Start of SUPPLIED ENTRIES
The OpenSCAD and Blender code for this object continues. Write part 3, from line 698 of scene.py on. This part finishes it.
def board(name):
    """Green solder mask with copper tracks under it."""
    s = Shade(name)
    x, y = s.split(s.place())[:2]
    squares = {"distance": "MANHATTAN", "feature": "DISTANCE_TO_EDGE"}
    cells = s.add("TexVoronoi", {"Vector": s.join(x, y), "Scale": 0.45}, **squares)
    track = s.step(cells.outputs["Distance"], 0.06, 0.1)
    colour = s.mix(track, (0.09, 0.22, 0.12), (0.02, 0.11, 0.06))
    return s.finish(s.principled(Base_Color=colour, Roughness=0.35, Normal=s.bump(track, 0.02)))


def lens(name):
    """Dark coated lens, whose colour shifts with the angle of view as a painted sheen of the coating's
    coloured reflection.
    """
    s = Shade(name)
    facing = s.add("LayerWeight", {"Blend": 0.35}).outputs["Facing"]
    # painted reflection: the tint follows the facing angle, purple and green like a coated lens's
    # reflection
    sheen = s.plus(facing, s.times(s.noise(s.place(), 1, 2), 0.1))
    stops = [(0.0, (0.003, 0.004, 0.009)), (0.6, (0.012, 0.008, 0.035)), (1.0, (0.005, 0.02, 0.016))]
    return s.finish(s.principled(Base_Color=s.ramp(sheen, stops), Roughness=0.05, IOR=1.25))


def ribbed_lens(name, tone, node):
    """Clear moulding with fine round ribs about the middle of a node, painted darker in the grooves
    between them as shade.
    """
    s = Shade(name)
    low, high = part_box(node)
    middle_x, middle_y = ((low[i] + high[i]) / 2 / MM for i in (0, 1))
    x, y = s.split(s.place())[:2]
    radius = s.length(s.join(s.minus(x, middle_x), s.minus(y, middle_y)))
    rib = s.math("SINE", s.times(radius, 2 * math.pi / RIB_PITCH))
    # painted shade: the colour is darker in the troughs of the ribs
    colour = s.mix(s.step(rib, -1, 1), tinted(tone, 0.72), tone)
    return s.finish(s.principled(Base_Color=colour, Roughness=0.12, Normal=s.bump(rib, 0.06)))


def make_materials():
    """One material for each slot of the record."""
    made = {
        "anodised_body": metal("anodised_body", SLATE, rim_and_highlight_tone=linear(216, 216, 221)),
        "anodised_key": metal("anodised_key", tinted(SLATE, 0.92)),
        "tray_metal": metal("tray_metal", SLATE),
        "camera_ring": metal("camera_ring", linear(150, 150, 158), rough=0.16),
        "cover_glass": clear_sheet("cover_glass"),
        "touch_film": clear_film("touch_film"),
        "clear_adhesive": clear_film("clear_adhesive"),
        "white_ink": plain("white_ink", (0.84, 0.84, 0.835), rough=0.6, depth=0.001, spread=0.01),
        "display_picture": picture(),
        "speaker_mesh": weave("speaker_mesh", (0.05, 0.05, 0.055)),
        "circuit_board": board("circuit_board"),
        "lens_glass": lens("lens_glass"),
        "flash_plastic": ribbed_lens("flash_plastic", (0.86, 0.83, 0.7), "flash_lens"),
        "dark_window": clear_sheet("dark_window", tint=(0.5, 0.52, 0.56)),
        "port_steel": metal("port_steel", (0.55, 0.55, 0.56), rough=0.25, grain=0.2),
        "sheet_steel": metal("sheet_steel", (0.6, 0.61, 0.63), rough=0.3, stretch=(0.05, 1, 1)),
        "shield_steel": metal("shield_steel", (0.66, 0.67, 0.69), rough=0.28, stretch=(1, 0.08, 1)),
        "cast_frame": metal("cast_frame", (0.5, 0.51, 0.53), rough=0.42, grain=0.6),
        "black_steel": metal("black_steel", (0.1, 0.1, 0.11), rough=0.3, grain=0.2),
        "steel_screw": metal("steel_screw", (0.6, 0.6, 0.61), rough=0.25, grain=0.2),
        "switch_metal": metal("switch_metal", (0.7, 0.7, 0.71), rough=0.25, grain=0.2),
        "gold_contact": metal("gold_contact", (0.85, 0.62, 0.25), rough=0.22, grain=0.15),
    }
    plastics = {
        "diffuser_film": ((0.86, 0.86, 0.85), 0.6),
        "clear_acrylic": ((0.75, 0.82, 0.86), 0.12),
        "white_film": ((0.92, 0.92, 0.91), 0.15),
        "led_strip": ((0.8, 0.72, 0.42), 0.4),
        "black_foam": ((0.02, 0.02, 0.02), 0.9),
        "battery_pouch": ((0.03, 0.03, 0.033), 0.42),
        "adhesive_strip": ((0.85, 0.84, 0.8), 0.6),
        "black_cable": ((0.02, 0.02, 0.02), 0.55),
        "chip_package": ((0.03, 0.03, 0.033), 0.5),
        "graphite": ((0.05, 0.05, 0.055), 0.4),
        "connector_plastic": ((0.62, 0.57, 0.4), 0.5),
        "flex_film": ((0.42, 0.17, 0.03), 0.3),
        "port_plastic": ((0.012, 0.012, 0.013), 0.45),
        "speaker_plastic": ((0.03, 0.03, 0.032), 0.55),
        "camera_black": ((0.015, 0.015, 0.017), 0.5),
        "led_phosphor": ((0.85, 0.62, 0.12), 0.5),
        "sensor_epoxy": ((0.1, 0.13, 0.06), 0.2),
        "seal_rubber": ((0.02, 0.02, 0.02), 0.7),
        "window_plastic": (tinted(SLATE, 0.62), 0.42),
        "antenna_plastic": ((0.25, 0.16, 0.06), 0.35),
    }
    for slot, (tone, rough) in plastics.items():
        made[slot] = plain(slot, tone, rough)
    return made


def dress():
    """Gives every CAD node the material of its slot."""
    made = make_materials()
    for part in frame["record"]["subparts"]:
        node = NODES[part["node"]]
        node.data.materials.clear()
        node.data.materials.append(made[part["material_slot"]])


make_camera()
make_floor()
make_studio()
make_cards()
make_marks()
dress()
End of SUPPLIED ENTRIES
Start of SUPPLIED ENTRIES
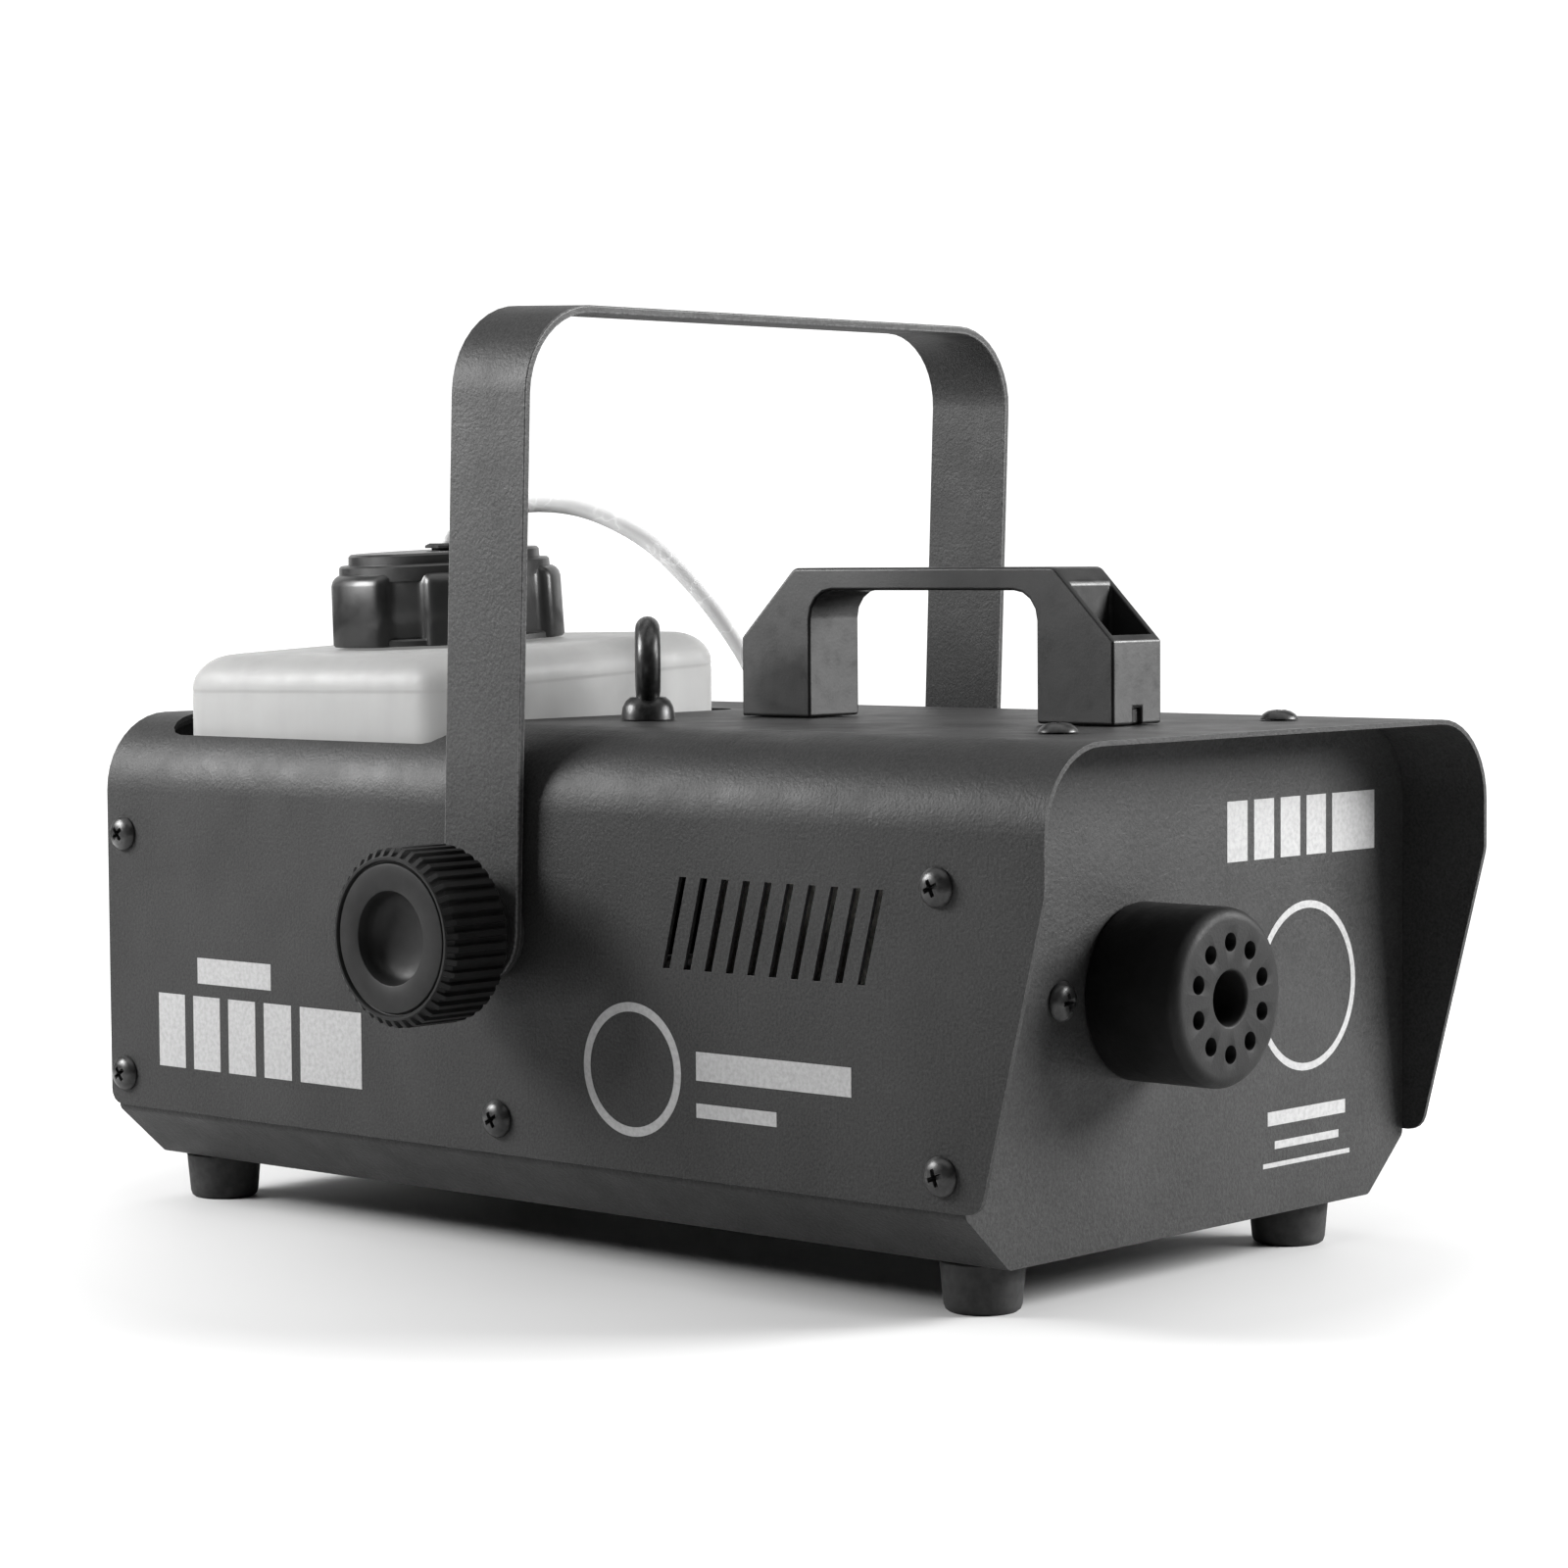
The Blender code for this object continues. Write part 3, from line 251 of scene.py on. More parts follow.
End of SUPPLIED ENTRIES
In the listing above, locate the line containing "The OpenSCAD and" and the line containing "Roughness=0.12, Normal=s.bump(rib, 0.06)))". Extract those two lines and every line between them, exactly as written, and only those.

The OpenSCAD and Blender code for this object continues. Write part 3, from line 698 of scene.py on. This part finishes it.
def board(name):
    """Green solder mask with copper tracks under it."""
    s = Shade(name)
    x, y = s.split(s.place())[:2]
    squares = {"distance": "MANHATTAN", "feature": "DISTANCE_TO_EDGE"}
    cells = s.add("TexVoronoi", {"Vector": s.join(x, y), "Scale": 0.45}, **squares)
    track = s.step(cells.outputs["Distance"], 0.06, 0.1)
    colour = s.mix(track, (0.09, 0.22, 0.12), (0.02, 0.11, 0.06))
    return s.finish(s.principled(Base_Color=colour, Roughness=0.35, Normal=s.bump(track, 0.02)))


def lens(name):
    """Dark coated lens, whose colour shifts with the angle of view as a painted sheen of the coating's
    coloured reflection.
    """
    s = Shade(name)
    facing = s.add("LayerWeight", {"Blend": 0.35}).outputs["Facing"]
    # painted reflection: the tint follows the facing angle, purple and green like a coated lens's
    # reflection
    sheen = s.plus(facing, s.times(s.noise(s.place(), 1, 2), 0.1))
    stops = [(0.0, (0.003, 0.004, 0.009)), (0.6, (0.012, 0.008, 0.035)), (1.0, (0.005, 0.02, 0.016))]
    return s.finish(s.principled(Base_Color=s.ramp(sheen, stops), Roughness=0.05, IOR=1.25))


def ribbed_lens(name, tone, node):
    """Clear moulding with fine round ribs about the middle of a node, painted darker in the grooves
    between them as shade.
    """
    s = Shade(name)
    low, high = part_box(node)
    middle_x, middle_y = ((low[i] + high[i]) / 2 / MM for i in (0, 1))
    x, y = s.split(s.place())[:2]
    radius = s.length(s.join(s.minus(x, middle_x), s.minus(y, middle_y)))
    rib = s.math("SINE", s.times(radius, 2 * math.pi / RIB_PITCH))
    # painted shade: the colour is darker in the troughs of the ribs
    colour = s.mix(s.step(rib, -1, 1), tinted(tone, 0.72), tone)
    return s.finish(s.principled(Base_Color=colour, Roughness=0.12, Normal=s.bump(rib, 0.06)))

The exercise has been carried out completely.